### [THE EXERCISE]
Include in the output exactly the lines from the opening of the data through the line containing "BOW_SHARE = 27 / 4", and nothing more.
---------- INFORMATION PROVIDED ----------
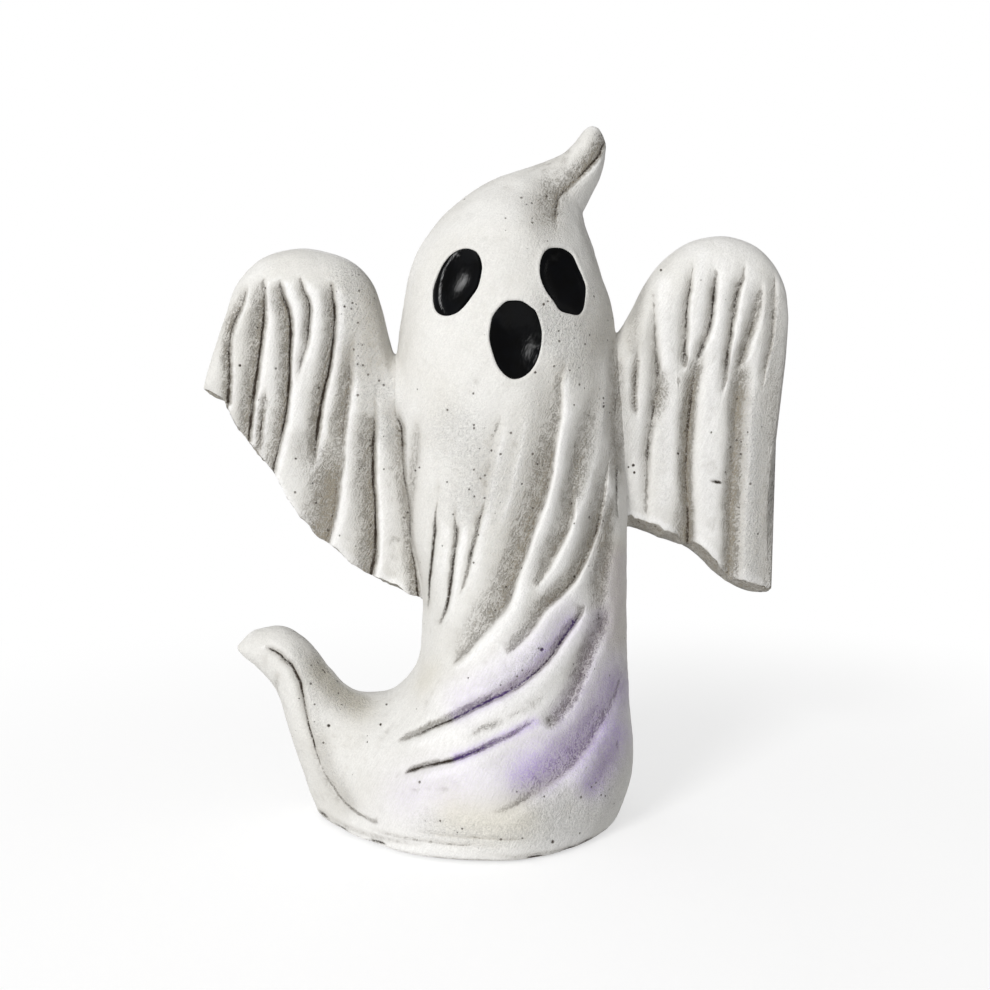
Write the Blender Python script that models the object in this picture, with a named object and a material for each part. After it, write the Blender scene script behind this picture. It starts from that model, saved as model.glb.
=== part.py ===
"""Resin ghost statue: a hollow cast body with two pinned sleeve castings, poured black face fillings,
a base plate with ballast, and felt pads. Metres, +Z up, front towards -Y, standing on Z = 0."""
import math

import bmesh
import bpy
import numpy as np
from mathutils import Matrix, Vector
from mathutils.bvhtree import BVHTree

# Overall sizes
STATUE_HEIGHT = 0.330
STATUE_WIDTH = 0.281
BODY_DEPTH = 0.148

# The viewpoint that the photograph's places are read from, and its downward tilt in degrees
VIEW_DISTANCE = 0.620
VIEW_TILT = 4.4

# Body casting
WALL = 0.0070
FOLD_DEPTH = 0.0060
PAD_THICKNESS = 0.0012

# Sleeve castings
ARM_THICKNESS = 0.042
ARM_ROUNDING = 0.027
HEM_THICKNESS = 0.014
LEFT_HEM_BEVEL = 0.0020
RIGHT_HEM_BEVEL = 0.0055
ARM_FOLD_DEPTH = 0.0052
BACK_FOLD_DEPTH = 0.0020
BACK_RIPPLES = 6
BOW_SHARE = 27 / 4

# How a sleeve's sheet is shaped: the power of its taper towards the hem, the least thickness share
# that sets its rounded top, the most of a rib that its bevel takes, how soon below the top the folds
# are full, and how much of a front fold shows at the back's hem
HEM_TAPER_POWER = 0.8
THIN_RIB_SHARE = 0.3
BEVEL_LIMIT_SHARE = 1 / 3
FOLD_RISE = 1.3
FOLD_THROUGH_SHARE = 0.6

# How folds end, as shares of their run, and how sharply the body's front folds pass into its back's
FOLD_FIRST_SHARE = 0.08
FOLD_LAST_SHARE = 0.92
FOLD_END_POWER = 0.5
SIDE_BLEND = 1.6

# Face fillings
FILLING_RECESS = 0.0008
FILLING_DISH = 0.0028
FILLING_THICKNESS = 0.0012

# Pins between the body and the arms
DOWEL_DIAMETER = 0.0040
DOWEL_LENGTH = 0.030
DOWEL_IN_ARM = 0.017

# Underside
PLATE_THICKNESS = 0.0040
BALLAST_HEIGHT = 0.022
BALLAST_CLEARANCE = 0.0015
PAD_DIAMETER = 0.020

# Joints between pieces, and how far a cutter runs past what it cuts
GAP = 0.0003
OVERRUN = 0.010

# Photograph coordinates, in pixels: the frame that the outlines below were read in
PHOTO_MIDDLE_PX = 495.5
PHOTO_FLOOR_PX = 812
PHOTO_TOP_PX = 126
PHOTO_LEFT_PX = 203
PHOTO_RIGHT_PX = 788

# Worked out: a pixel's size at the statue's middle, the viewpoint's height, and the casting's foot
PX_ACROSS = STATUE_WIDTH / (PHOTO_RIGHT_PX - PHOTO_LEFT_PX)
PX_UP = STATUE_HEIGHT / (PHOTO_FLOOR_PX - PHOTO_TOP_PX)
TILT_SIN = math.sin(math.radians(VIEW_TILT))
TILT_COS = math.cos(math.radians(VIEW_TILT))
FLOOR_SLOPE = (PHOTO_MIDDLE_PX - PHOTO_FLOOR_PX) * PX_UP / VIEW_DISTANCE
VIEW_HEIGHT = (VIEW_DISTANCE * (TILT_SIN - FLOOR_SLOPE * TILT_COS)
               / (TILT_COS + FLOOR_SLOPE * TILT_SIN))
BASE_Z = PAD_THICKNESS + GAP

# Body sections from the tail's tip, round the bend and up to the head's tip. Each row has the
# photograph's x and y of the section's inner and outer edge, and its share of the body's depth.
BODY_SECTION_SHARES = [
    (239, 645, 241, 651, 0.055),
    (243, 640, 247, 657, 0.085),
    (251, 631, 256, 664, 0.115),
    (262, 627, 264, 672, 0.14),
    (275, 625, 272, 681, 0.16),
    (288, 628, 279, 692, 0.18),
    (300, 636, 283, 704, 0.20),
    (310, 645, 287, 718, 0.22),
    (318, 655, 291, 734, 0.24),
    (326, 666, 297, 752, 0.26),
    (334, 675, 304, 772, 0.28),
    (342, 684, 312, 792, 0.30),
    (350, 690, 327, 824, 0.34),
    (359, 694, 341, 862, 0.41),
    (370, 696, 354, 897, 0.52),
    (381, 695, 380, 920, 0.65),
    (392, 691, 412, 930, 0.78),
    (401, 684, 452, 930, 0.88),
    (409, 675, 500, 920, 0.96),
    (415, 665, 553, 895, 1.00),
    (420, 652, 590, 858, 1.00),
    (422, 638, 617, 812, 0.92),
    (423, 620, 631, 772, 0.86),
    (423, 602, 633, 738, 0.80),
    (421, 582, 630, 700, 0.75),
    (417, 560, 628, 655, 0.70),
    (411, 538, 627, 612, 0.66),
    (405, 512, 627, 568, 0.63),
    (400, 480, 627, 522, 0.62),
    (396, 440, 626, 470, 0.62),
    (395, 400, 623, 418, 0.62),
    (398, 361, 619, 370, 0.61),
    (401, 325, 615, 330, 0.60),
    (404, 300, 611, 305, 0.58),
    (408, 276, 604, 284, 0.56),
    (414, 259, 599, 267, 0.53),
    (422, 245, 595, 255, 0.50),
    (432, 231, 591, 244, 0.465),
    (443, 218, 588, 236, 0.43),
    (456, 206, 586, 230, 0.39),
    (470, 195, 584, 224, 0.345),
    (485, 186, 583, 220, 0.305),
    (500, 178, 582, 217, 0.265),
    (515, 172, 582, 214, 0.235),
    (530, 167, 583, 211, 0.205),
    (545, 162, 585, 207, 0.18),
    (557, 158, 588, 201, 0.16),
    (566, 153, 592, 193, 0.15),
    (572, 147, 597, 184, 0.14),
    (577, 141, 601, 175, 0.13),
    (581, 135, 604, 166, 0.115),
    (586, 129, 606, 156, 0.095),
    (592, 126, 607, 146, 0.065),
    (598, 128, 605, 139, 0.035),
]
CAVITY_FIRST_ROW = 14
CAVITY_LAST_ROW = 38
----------
### [RESPONSE FOR THIS EXERCISE]
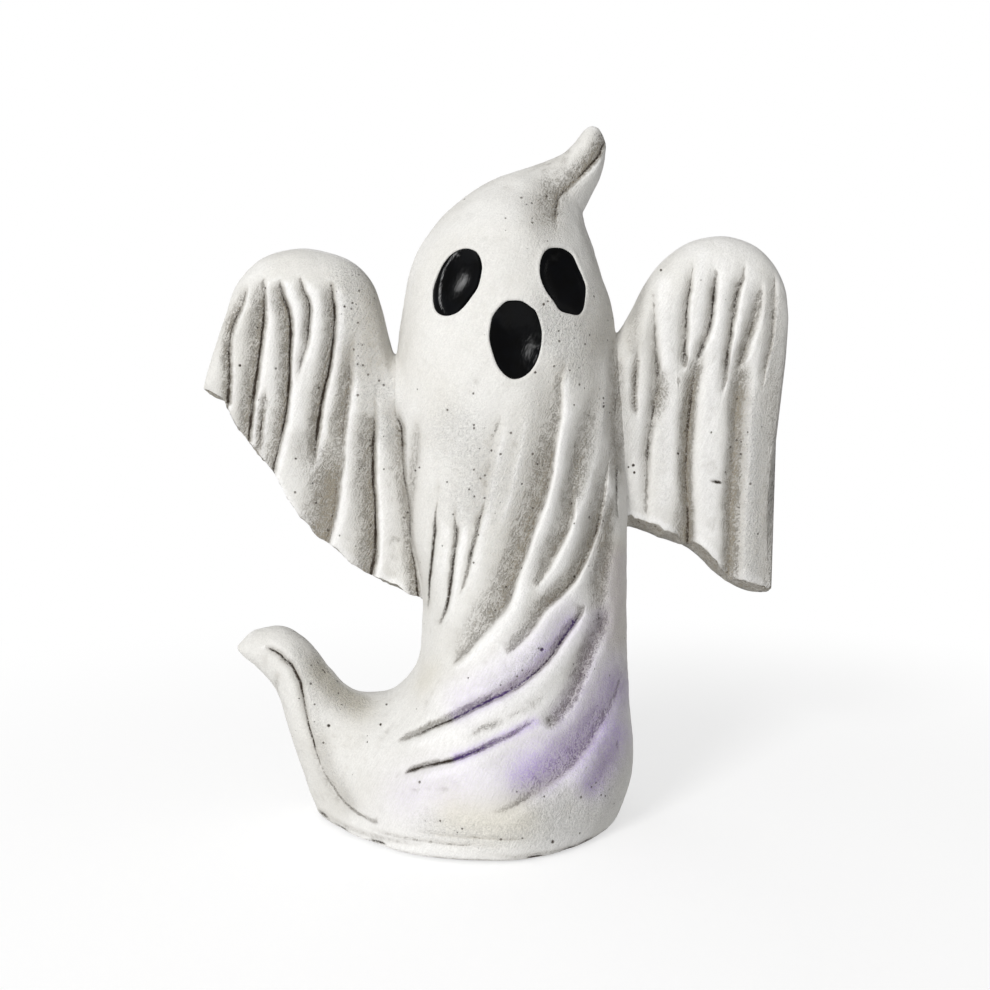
Write the Blender Python script that models the object in this picture, with a named object and a material for each part. After it, write the Blender scene script behind this picture. It starts from that model, saved as model.glb.
=== part.py ===
"""Resin ghost statue: a hollow cast body with two pinned sleeve castings, poured black face fillings,
a base plate with ballast, and felt pads. Metres, +Z up, front towards -Y, standing on Z = 0."""
import math

import bmesh
import bpy
import numpy as np
from mathutils import Matrix, Vector
from mathutils.bvhtree import BVHTree

# Overall sizes
STATUE_HEIGHT = 0.330
STATUE_WIDTH = 0.281
BODY_DEPTH = 0.148

# The viewpoint that the photograph's places are read from, and its downward tilt in degrees
VIEW_DISTANCE = 0.620
VIEW_TILT = 4.4

# Body casting
WALL = 0.0070
FOLD_DEPTH = 0.0060
PAD_THICKNESS = 0.0012

# Sleeve castings
ARM_THICKNESS = 0.042
ARM_ROUNDING = 0.027
HEM_THICKNESS = 0.014
LEFT_HEM_BEVEL = 0.0020
RIGHT_HEM_BEVEL = 0.0055
ARM_FOLD_DEPTH = 0.0052
BACK_FOLD_DEPTH = 0.0020
BACK_RIPPLES = 6
BOW_SHARE = 27 / 4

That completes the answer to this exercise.